There is only one way to fight the pity I feel for this man and that is to hate him. I want to shake this man, slap him, scream at him, and tell him to fight. But he is not that kind. He is a sheep. He would be one of the thousands of Jews in Europe back in the day who scuffled onto a train because one man with a gun told him to do it. He is afraid to die and that is what condemns him to death.
I try to hate him, but in my eyes I see a small boy. This man is in his thirties, same as me, but I still see a small boy. I want to protect him. I tell him so.
Then my anger builds for the ones who scare him. These men would beat this man, just for talking to me. I want to meet these men, these elusive bad guys in my game. Suddenly it is personal. I want to protect this man.

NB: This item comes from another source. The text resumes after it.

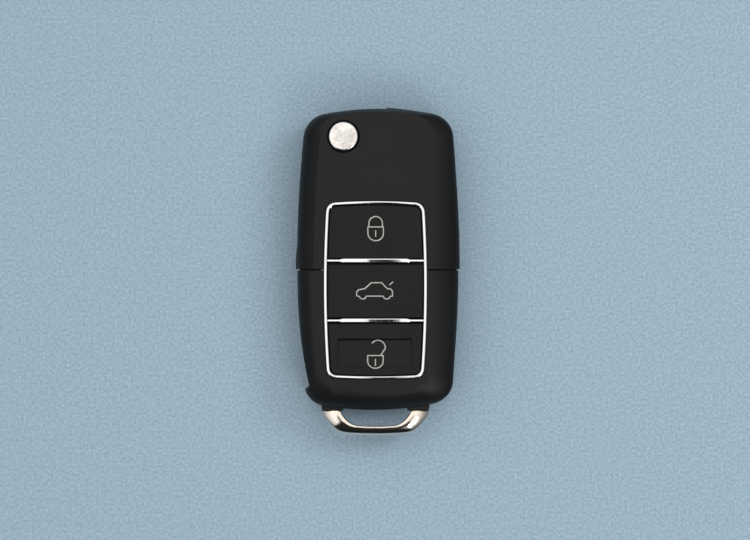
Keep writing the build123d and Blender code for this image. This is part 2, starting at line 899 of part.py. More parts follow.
def seam_lips(front):
    """X and Z ranges of the lips that close the joint beside the panel and the blade slot."""
    left_x = seam_lip_inset - left_width
    right_x = right_width - seam_lip_inset
    if front:
        high = thickness - seam_lip_skin
        panel_left = panel_x - panel_middle_half - slot_wall
        panel_right = panel_x + panel_middle_half + slot_wall
        return [
            ((left_x, panel_left), (slot_high + slot_wall / 2, high)),
            ((panel_right, right_x), (parting_height, high)),
        ]
    return [
        ((left_x, slot_right), (seam_lip_skin, slot_low - slot_wall / 2)),
        ((tongue_right_x + slot_wall, right_x), (seam_lip_skin, parting_height)),
    ]


def add_seam_lips(front):
    """Lips on a remote cover that reach across the joint into the head."""
    for x_range, z_range in seam_lips(front):
        block(x_range, (-wall, seam_lip_reach), z_range)


def cut_seam_recesses(front):
    """Recesses in a head cover for the remote's lips."""
    gap = seam_lip_gap
    for (left, right), (low, high) in seam_lips(front):
        block(
            (left - gap, right + gap), (-overrun, seam_lip_reach + gap), (low - gap, high + gap),
            Mode.SUBTRACT,
        )


def remote_front_cover():
    with BuildPart() as cover:
        add_front_shell(remote_outline, remote_face_outline)
        trim_at_joint(-1)
        add_loop_bosses(parting_height, parting_height + boss_thickness / 2)
        add_seam_lips(True)
        raise_panel(slot_high, membrane_low)
        raise_panel(membrane_low, thickness + overrun, part_gap, mode=Mode.SUBTRACT)
        raise_panel(tray_high, membrane_low, -tray_wall, mode=Mode.SUBTRACT)
        extrude(cavity_face(parting_height), amount=slot_high - parting_height, mode=Mode.SUBTRACT)
        rebate = cavity_face(parting_height, lip_thickness + lip_gap)
        extrude(rebate, amount=lip_height + lip_gap, mode=Mode.SUBTRACT)
        cut_peg_hole(loop_x, remote_peg_y)
        window_x = (
            slot_right + slot_wall, panel_x + panel_bottom_half - window_right_margin
        )
        window_y = (panel_bottom_y + window_end_margin, -wall - window_end_margin)
        block(window_x, window_y, (slot_high, tray_high), Mode.SUBTRACT)
        cut_remote_slot()
        cut_loop_pockets()
    return cover.part


def remote_back_cover():
    with BuildPart() as cover:
        add_back_shell(remote_outline, remote_back_outline)
        trim_at_joint(-1)
        add_loop_bosses(parting_height - boss_thickness / 2, parting_height)
        lip_high = parting_height + lip_height
        extrude(cavity_face(parting_height, lip_thickness), amount=lip_height)
        extrude(cavity_face(wall), amount=lip_high - wall, mode=Mode.SUBTRACT)
        add_seam_lips(False)
        add_peg(loop_x, remote_peg_y)
        ring_inner = cell_radius + ring_gap
        ring_outer = ring_inner + ring_wall
        with BuildSketch(Plane.XY.offset(wall)) as ring:
            with Locations((cell_x, cell_y)):
                Circle(ring_outer)
                Circle(ring_inner, mode=Mode.SUBTRACT)
                for angle in (0, 90):
                    Rectangle(
                        2 * (ring_outer + overrun), ring_opening, rotation=angle,
                        mode=Mode.SUBTRACT,
                    )
        extrude(ring.sketch, amount=ring_height)
        block(
            (tongue_left_x - tongue_gap, tongue_right_x + tongue_gap),
            (-wall - overrun, overrun), (tongue_low - tongue_gap, tongue_high + tongue_gap),
            Mode.SUBTRACT,
        )
        cut_remote_slot()
        cut_loop_pockets()
    return cover.part


def button_bezel():
    with BuildPart() as bezel:
        raise_panel(membrane_high, bezel_high)
        raise_panel(membrane_high, bezel_high, -bezel_width, mode=Mode.SUBTRACT)
        rebate_high = membrane_high + rebate_height
        raise_panel(membrane_high, rebate_high, -rebate_width, mode=Mode.SUBTRACT)
        rim = bezel.faces().sort_by(Axis.Z)[-1].outer_wire()
        chamfer(rim.edges(), bezel_edge)
        for bar_y in crossbar_ys:
            with BuildSketch(Plane.XY.offset(membrane_high)) as bar:
                with Locations((panel_x, bar_y)):
                    reach = 2 * (panel_middle_half - bezel_width / 2)
                    Rectangle(reach, crossbar_end_width)
                with BuildLine():
                    left_x = panel_x - crossbar_left_reach
                    right_x = panel_x + crossbar_right_reach
                    half = crossbar_width / 2
                    end_half = crossbar_end_width / 2
                    Polyline(
                        (left_x, bar_y + end_half), (left_x + crossbar_taper, bar_y + half),
                        (right_x - crossbar_taper, bar_y + half), (right_x, bar_y + end_half),
                        (right_x, bar_y - end_half), (right_x - crossbar_taper, bar_y - half),
                        (left_x + crossbar_taper, bar_y - half), (left_x, bar_y - end_half),
                        close=True,
                    )
                make_face()
            extrude(bar.sketch, amount=bezel_high - bezel_edge - membrane_high)
    return bezel.part


def button_membrane():
    with BuildPart() as membrane:
        raise_panel(membrane_low, membrane_high)
    return membrane.part


def key_span(index):
    """Lowest and highest Y of one key cap, between the frame and the crossbars."""
    beside_bar = crossbar_width / 2 + cap_gap
    edges = [panel_top_y + panel_top_bow, *crossbar_ys, panel_bottom_y - panel_bottom_bow]
    high = edges[index] - beside_bar if index else edges[index]
    low = edges[index + 1] + beside_bar if index + 2 < len(edges) else edges[index + 1]
    return low, high


def key_cap(index):
    span = key_span(index)
    with BuildPart() as cap:
        bottom = membrane_high + membrane_gap
        raise_panel(bottom, thickness, -bezel_width - cap_gap, span)
        chamfer(cap.faces().sort_by(Axis.Z)[-1].edges(), cap_edge)
        flange_high = membrane_high + rebate_height - cap_gap
        raise_panel(bottom, flange_high, -rebate_width - cap_gap, span)
        if index == len(key_names) - 1:
            cut_thumb_hollow()
    return cap.part


def cut_thumb_hollow():
    """Hollow in the last key, deeper at its upper edge, found by the thumb."""
    left_x = panel_x - thumb_left_reach
    right_x = panel_x + thumb_right_reach
    with BuildSketch(Plane.YZ.offset(left_x)) as profile:
        with BuildLine():
            Polyline(
                (thumb_top_y, thickness + overrun), (thumb_top_y, thickness - thumb_top_depth),
                (thumb_bottom_y, thickness - thumb_bottom_depth),
                (thumb_bottom_y, thickness + overrun), close=True,
            )
        make_face()
    extrude(profile.sketch, amount=right_x - left_x, mode=Mode.SUBTRACT)


def circuit_board():
    with BuildPart() as board:
        raise_panel(tray_high, board_high, -tray_wall - board_gap)
    return board.part


def switch_housings():
    with BuildPart() as switches:
        for key_y in key_ys:
            with BuildSketch(Plane.XY.offset(board_high)) as body:
                with Locations((panel_x, key_y)):
                    Rectangle(switch_size, switch_size)
                    hole = plunger_width + 2 * fit_gap
                    Rectangle(hole, hole, mode=Mode.SUBTRACT)
            extrude(body.sketch, amount=switch_height)
    return switches.part


def switch_plunger(index):
    with BuildPart() as plunger:
        with Locations((panel_x, key_ys[index], switch_high - plunger_depth)):
            Box(
                plunger_width, plunger_width, plunger_depth + plunger_proud,
                align=(Align.CENTER, Align.CENTER, Align.MIN),
            )
    return plunger.part


def board_chip(x, y, width, length):
    """Flat chip standing on the board."""
    with BuildPart() as chip:
        with Locations((x, y, board_high)):
            Box(width, length, chip_height, align=(Align.CENTER, Align.CENTER, Align.MIN))
        chamfer(chip.faces().sort_by(Axis.Z)[-1].edges(), chip_height / 6)
    return chip.part


def quartz_crystal():
    with BuildPart() as crystal:
        with BuildSketch(Plane.XY.offset(board_high)) as plan:
            with Locations((crystal_x, (key_ys[1] + key_ys[2]) / 2)):
                SlotOverall(crystal_length, crystal_width, rotation=90)
        extrude(plan.sketch, amount=chip_height)
    return crystal.part


def battery_contact_positive():
    """Strip that stands beside the cell's rim and turns over onto the board's underside."""
    near_x = cell_x - cell_radius - part_gap
    with BuildPart() as contact:
        with BuildSketch(Plane.XZ.offset(-cell_y)) as profile:
            with BuildLine():
                Polyline(
                    (near_x, cell_low), (near_x, tray_high - leaf_thickness),
                    (near_x + leaf_pad, tray_high - leaf_thickness),
                    (near_x + leaf_pad, tray_high), (near_x - leaf_thickness, tray_high),
                    (near_x - leaf_thickness, cell_low), close=True,
                )
            make_face()
        extrude(profile.sketch, amount=leaf_width / 2, both=True)
    return contact.part


def battery_contact_negative():
    """Sprung leaf from the board's underside to the middle of the cell's cap."""
    root_y = cell_y - leaf_root_offset
    half = leaf_thickness / 2
    touch = cell_high + part_gap / 2 + half
    with BuildPart() as contact:
        with BuildSketch(Plane.YZ.offset(cell_x)) as profile:
            with BuildLine():
                Polyline(
                    (root_y + leaf_pad, tray_high - half), (root_y, tray_high - half),
                    (root_y, leaf_knee_height), (cell_y, touch),
                    (cell_y + leaf_pad, touch + leaf_tip_lift),
                )
            trace(line_width=leaf_thickness)
        extrude(profile.sketch, amount=leaf_width / 2, both=True)
    return contact.part


def coin_cell():
    """Flat can with its crimped rim, and the smaller cap of the other pole on top."""
    with BuildPart() as cell:
        with Locations((cell_x, cell_y, cell_low)):
            Cylinder(
                cell_radius, cell_can_height, align=(Align.CENTER, Align.CENTER, Align.MIN)
            )
        can_high = cell_low + cell_can_height
        post(cell_x, cell_y, cell_cap_radius, can_high, cell_high)
    return cell.part


def half_oval(half_width, start_y, depth, corner, high_y):
    """Lower half of an oval from three tangent arcs, with straight sides up to a height."""
    reach = half_width - corner
    crown = (reach**2 + depth**2 - corner**2) / (2 * (depth - corner))
    crown_centre = Vector(loop_x, start_y - depth + crown)
    ends = {}
    for side in (-1, 1):
        corner_centre = Vector(loop_x + side * reach, start_y)
        join = crown_centre + (corner_centre - crown_centre).normalized() * crown
        outer = Vector(loop_x + side * half_width, start_y)
        ends[side] = outer, arc_middle(corner_centre, outer, join, corner), join
    with BuildSketch() as oval:
        with BuildLine():
            ThreePointArc(*ends[-1])
            ThreePointArc(ends[-1][2], (loop_x, start_y - depth), ends[1][2])
            ThreePointArc(*reversed(ends[1]))
            Polyline(
                ends[1][0], (loop_x + half_width, high_y), (loop_x - half_width, high_y),
                ends[-1][0],
            )
        make_face()
    return oval.sketch


def key_ring_loop():
    """Rigid loop, broad at its legs and slim across its middle, with feet inside the end."""
    with BuildPart() as loop:
        inner_depth = loop_inner_y - loop_end_y - loop_band
        with BuildSketch(Plane.XY.offset(leg_low)) as plan:
            outer_depth = loop_start_y - loop_end_y
            shoulder_y = boss_end_y - fit_gap
            add(half_oval(
                loop_outer_half, loop_start_y, outer_depth, loop_outer_corner, shoulder_y
            ))
            add(
                half_oval(
                    loop_inner_half, loop_inner_y, inner_depth, loop_inner_corner,
                    shoulder_y + overrun,
                ),
                mode=Mode.SUBTRACT,
            )
        extrude(plan.sketch, amount=loop_thickness)
        rims = loop.faces().filter_by(Axis.Z).edges()
        edge = (loop_outer_half - loop_inner_half) * loop_edge_share
        chamfer(rims.group_by(Axis.Y)[:-1], edge)
        for leg in leg_sides():
            heights = (leg_low, leg_high)
            block(tenon_span(*leg, 0), (shoulder_y - leg_step, leg_end_y), heights)
            foot = tenon_span(*leg, foot_reach)
            block(foot, (leg_end_y, leg_end_y + foot_length), heights)
    return loop.part


pieces = {
    "head_front_cover": head_front_cover,
    "head_back_cover": head_back_cover,
    "hinge_cap": hinge_cap,
    "head_screw": head_screw,
    "transponder_chip": transponder_chip,
    "blade_hub": blade_hub,
    "key_blade": key_blade,
    "blade_roll_pin": blade_roll_pin,
    "flip_spring": flip_spring,
    "release_button": release_button,
    "remote_front_cover": remote_front_cover,
    "remote_back_cover": remote_back_cover,
    "button_bezel": button_bezel,
    "button_membrane": button_membrane,
    "circuit_board": circuit_board,
    "switch_housings": switch_housings,
    "quartz_crystal": quartz_crystal,
    "battery_contact_positive": battery_contact_positive,
    "battery_contact_negative": battery_contact_negative,
    "coin_cell": coin_cell,
    "key_ring_loop": key_ring_loop,
}


def save(name, part):
    part.label = name
    export_step(part, f"parts/{name}.step")


os.makedirs("parts", exist_ok=True)
for piece_name, make_piece in pieces.items():
    save(piece_name, make_piece())
for key_index, key_name in enumerate(key_names):
    save(f"{key_name}_button", key_cap(key_index))
    save(f"{key_name}_switch_plunger", switch_plunger(key_index))
controller_y = (key_ys[0] + key_ys[1]) / 2
radio_y = (key_ys[1] + key_ys[2]) / 2
save("microcontroller", board_chip(controller_x, controller_y, controller_size, controller_size))
save("radio_chip", board_chip(radio_x, radio_y, radio_width, radio_length))
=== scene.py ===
import json
import math

import bmesh
import bpy
import numpy as np
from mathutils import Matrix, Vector

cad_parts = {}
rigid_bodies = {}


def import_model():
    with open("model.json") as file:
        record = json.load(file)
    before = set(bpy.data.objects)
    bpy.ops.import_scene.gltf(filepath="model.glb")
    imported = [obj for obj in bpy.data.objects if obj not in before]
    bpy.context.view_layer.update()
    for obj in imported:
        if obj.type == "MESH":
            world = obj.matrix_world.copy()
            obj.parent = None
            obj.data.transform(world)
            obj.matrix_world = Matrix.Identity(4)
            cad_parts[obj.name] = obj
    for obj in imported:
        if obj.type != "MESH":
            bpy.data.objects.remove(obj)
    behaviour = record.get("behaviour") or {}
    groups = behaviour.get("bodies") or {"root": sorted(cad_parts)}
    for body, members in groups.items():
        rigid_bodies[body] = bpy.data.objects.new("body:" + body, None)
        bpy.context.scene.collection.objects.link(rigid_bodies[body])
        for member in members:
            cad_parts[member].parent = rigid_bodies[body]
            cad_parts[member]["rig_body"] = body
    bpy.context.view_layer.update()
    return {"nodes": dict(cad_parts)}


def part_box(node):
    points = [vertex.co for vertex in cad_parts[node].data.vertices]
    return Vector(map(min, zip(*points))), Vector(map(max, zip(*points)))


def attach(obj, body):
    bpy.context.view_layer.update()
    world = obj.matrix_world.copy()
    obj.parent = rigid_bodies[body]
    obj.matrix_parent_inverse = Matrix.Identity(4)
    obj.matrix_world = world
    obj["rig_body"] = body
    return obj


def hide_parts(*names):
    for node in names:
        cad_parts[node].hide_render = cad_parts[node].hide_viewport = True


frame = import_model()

bl_info = {
    "name": "Flip Key Fob",
    "version": (1, 0, 0),
    "blender": (4, 5, 0),
    "location": "View3D > Sidebar > Key Fob",
    "description": "Finishes a folding car key with a three-button remote around its solid model",
    "category": "Add Mesh",
}

MM = 0.001


# Heights that the solid model already has, in millimetres

def top_of(node):
    """Highest point of a node of the solid model, in millimetres."""
    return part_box(node)[1].z / MM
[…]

Not Afghanistan, just him and his family to end his fear.
I tell him this. He looks sad, and I see the pity now in his eyes, which is pity for my naiveté. He has pity for the soldier boy, who is just playing a game. He is so programmed by his fear that he believes there is no way to win. He has no hope.
I believe he is a good man, but I also believe he will do nothing.
A few weeks later a 13 year-old boy told us about a weapons cache near his home. He takes us to it. I can’t help but wonder if he is brave or naive. This act could be a death sentence for the boy, but he is confident and smiling. He feels proud and I love him for we share the same naïve delusions.
It is just a game. And God help me, I love this game.